Deirdre didn’t, which may account for the dark stare she gave me when I asked her if she had a sock darning mushroom, because one of my woollen walking socks had a hole in it. My Uncle Herb, a legend of both frugality and generosity could make a tea bag last several days and would conjure wonderful meals out of a few leftovers. This did on one occasion lead to a chocolate blancmange produced with a flourish for dessert turning out to be leftover gravy. Rather than have a bathing costume (and he spent his 40 years of retirement sunbathing by the Mediterranean) a pair of sagging underpants with no elastic did the job, at least while there was mixed company, otherwise he was even more economical with his wardrobe. Another pair of underpants would protect his head from the sun and the smarter items in his haute couture were either gathered washed up on the beach or bequeathed by dead people. He would have survived perfectly happily in this current situation with a very regular routine of walks, meals, naps, sunbathing, swimming and early to bed with a Jean Plaidy (borrowed not bought). Never having a need to hurry or multi-task he once pointed out to me the absurdity of my reading while eating – do them separately so you can enjoy both fully. He taught us to cut open a tube of sun cream to scrape out the last globs and if he had had his own teeth, and if such a thing had existed, and if he had ever seen a need - for how many days would he have re-used the same strip of dental floss? How many weeks for an inter-dent brush? These last items may soon present a challenge, because if we run out I can’t see us phoning ourCovid-19 Community Support to switch on the flashing blue lights and fetch us some more.

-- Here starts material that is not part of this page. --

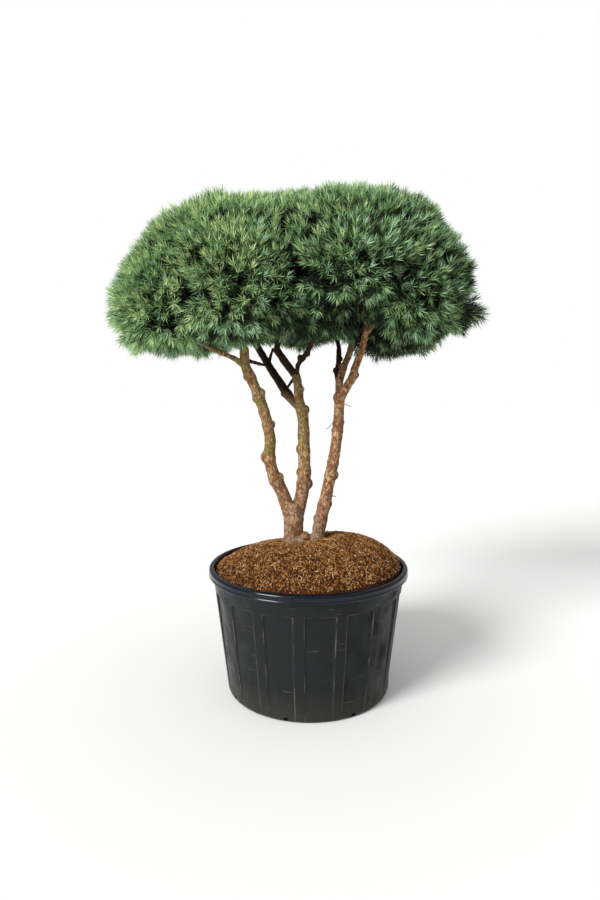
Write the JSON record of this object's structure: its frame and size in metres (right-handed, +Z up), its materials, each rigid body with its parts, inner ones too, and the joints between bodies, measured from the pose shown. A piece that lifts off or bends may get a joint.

Sometimes names appear in my mind like ear-worms for no apparent reason; ambient use has embedded them unconsciously into our heads - Rory Cellan-Jones (with the ll pronounced KTH). Why? Seligman (1975) has suddenly emerged into my thoughts – Why? That reference I used quite a bit in footnotes in some postgraduate studies in the late 70s. I like his notion of Learned Helplessness, because that way I can blame everyone who loved me for the fact that I can't do things myself. More recently he has specialised in the Psychology of Flourishing, or Positive Psychology. That is far more pertinent for months of lockdown – allowing us to focus on what we do well and not feeling we have to master the things we can't do. Apparently people who can make those positive choices are the ones who flourish and live longer. Glass half-full people. By nature I’m a glass half-empty person, or even a 'where’s my glass gone person?' But we have options and lockdown might be a field for exercising them. I like it when infant children who have been naughty are taught to see that they made a bad choice of behaviour and so are empowered to make good choices in the future. So I can choose to be positive today, though to be fair it’s easy with the sun shining and the birds singing.


I guess to a certain extent, unless circumstances press hard upon us, we can sing that reggae song while bouncing about at the knees, ‘Don’t worry. Be Happy’. A useful ear-worm for today.